The Mighty Viking

Conquering those things we must, one story at a time

Not Quite Forgotten

Warm August air blows across my skin.  It blows its portents, and news, and I listen to it with all my senses.

But tonight, it blows not so much with news, but with memories.

Gather round, and I‘ll tell you a tale of long ago, of a night almost completely unlike this one.

Almost.  But not quite.

The sun was so far past the horizon as to have been forgotten.  It had been weeks since I‘d seen it anyway, sequestered as I was with my crew-mates beneath the sea, silently looking for trouble.

We had found it, of course.  And as submariners do, we had teased it, toyed with it, tempted it and Fate alongside.  Trouble did not like our kind.  And there was nothing that could make us happier.

The necessities of the boat eventually demanded, though, that we sail for open water, and under cover of darkness do the things we must to continue our mission.  And so it was on that night, so unlike the one here tonight, a silent steel hull broke the surface of the water, black against the black water of the Sea, and seven men in dark gear climbed out of a hatch, onto the deck, and back into the natural world.

Our eyes, already carefully acclimated to the darkness, still struggled to see.  In that first tenuous moment, other senses rushed in to fill the demand for information.  That was the moment I felt the hot sea breeze, the only evidence of the sun‘s passage hours before. It blew across us like a riderless horse, a shell of a memory of the day.

As if timed for theatrical effect, a giant billow of a cloud drew aside to slowly expose a half-moon.  The moon‘s delicate glow revealed more secrets than it exposed, shining only brightly enough to orient us in an edgeless Sea of eternal swells, out until we could see no more.  No horizon, no land, nothing but waves, and broken clouds, and a narrow ray of moonlight illuminating the black metal sail against which we  edged our way around to the aft deck.

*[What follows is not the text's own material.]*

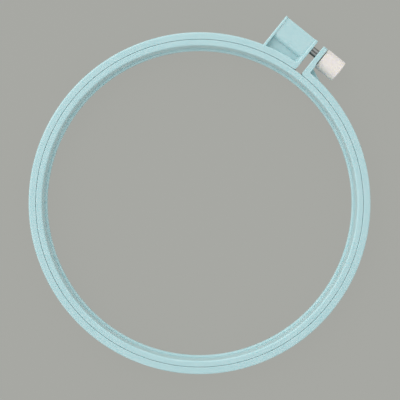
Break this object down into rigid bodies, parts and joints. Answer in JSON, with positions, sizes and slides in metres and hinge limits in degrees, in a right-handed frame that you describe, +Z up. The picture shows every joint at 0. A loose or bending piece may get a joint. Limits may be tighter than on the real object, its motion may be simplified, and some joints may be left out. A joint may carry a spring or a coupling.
{
  "type": "embroidery hoop",
  "caption": "Round embroidery hoop: a lipped inner hoop inside an outer hoop that is cut through and drawn together by a clamp screw with a knob.",
  "frame": {"origin": "on the hoops' common axis, in the plane of the underside, where the lip around the foot of the inner hoop begins", "axes": "+Z up along the hoops' axis, out of the face that the work is seen from; +Y towards the clamp; +X along the clamp screw towards its knob"},
  "size_m": [0.193, 0.2109, 0.014],
  "materials": {
    "hoop_plastic": "satin moulded plastic, pale aqua",
    "knob_plastic": "satin moulded plastic, off-white",
    "zinc_plated_steel": "bright zinc plate"
  },
  "bodies": {
    "outer_hoop_body": {"outer_hoop_nut_side": "hoop_plastic", "captive_nut": "zinc_plated_steel"},
    "outer_hoop_free_arm": {"outer_hoop_free_side": "hoop_plastic"},
    "inner_hoop_body": {"inner_hoop": "hoop_plastic"},
    "washer_body": {"knob_washer": "zinc_plated_steel"},
    "screw_body": {"clamp_screw": "zinc_plated_steel", "screw_knob": "knob_plastic"}
  },
  "joints": [
    {"name": "washer_travel", "type": "slide", "parent": "outer_hoop_body", "child": "washer_body", "axis": [1, 0, 0], "range_m": [0, 0.00423]},
    {"name": "screw_spin", "type": "hinge", "parent": "washer_body", "child": "screw_body", "pos_m": [0, 0.108, 0.007], "axis": [1, 0, 0], "range_deg": [0, 1440]},
    {"name": "hoop_flex", "type": "hinge", "parent": "outer_hoop_body", "child": "outer_hoop_free_arm", "pos_m": [0, -0.09655, 0], "axis": [0, 0, 1], "range_deg": [-1.2, 0]},
    {"name": "inner_hoop_lift", "type": "slide", "parent": "outer_hoop_body", "child": "inner_hoop_body", "axis": [0, 0, 1], "range_m": [0, 0.025]}
  ],
  "couplings": [
    {"joint": "screw_spin", "follows": "washer_travel", "rad_per_m": 5936.9},
    {"joint": "hoop_flex", "follows": "washer_travel", "rad_per_m": -4.8888}
  ]
}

The boat moved through the water soundlessly.  The steel hull demanded an accompanying thrum of an engine, the song of machinery, the bustle of a ship‘s crew.  But there was none.  The ship was built for silence, and the men bred to stillness, to defend its silence.  With no shore to crash upon, the wavelets slid wordlessly into the inky black East.

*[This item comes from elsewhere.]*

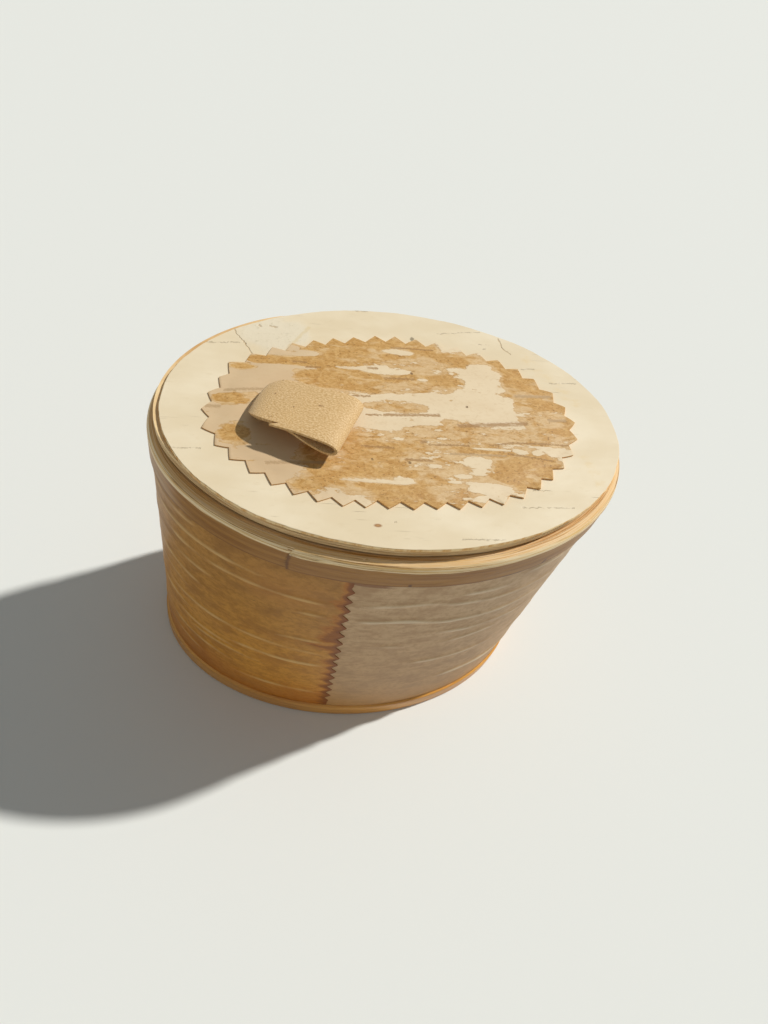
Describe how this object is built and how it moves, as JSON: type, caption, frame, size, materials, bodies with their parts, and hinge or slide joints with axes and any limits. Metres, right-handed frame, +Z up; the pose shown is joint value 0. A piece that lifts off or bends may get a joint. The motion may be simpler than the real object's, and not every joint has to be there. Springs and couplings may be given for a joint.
{
  "type": "birch bark box",
  "caption": "Oval lidded box of wrapped birch bark with a pinked lap seam, rim band, foot hoop, lift-off plug lid, pinked oval and a leather pull loop.",
  "frame": {"origin": "centre of the underside, on the surface that the box stands on", "axes": "+X along the oval's long axis, +Y along its short axis with the lap seam facing -Y, +Z up"},
  "size_m": [0.1468, 0.0968, 0.138],
  "materials": {
    "board": "planed, matt",
    "bark_inner": "smooth inner bark, satin",
    "bark_wall": "polished bark with pale ridges, satin",
    "bark_band": "bark with worn cream shoulder, satin",
    "bark_hoop": "orange-brown bark, satin",
    "bark_edge": "brown bark on edge, matt",
    "bark_cream": "smooth pale outer bark, satin",
    "bark_golden": "mottled golden bark, satin",
    "leather_tan": "grained tan leather, matt"
  },
  "bodies": {
    "box": {"base_board": "board", "inner_wall": "bark_inner", "outer_wall": "bark_wall", "rim_band": "bark_band", "foot_hoop": "bark_hoop"},
    "lid": {"lid_core": "board", "lid_edge_strip": "bark_edge", "lid_top_sheet": "bark_cream", "plug_ring": "bark_inner", "lid_lining": "bark_inner", "pinked_applique": "bark_golden", "strip_tails": "leather_tan"},
    "loop": {"pull_loop": "leather_tan"}
  },
  "joints": [
    {"name": "lid_lift", "type": "slide", "parent": "box", "child": "lid", "axis": [0, 0, 1], "range_m": [0, 0.08]},
    {"name": "loop_hinge", "type": "hinge", "parent": "lid", "child": "loop", "pos_m": [-0.0388, -0.0005, 0.1333], "axis": [-0.4384, -0.8988, 0], "range_deg": [0, 110]}
  ]
}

With our work done, we returned to the faint red glow of the open hatch, and one by one slipped below into that foreign realm to which we had become native.  I gulped one last draught of this night, of a world so big as to render this small sphere of humanity silent and insignificant. The secrecy of that night‘s work remains sacred even tonight, decades later.  Only this one thing, this one memory of a hot breeze on a summer‘s night remains to bear witness 

I left the night sky to its own, pulling away like a departing lover.  And I left that hot, breezy August night behind, turning again towards the sounds of trouble.

It would be from the lengthening shadows of post-equinox northern latitudes that I would draw my next breath of fresh air.  Forgotten was the squandering laze of equatorial summer.

But… not quite forgotten.  

Not tonight.  

That hot air will never be forgotten.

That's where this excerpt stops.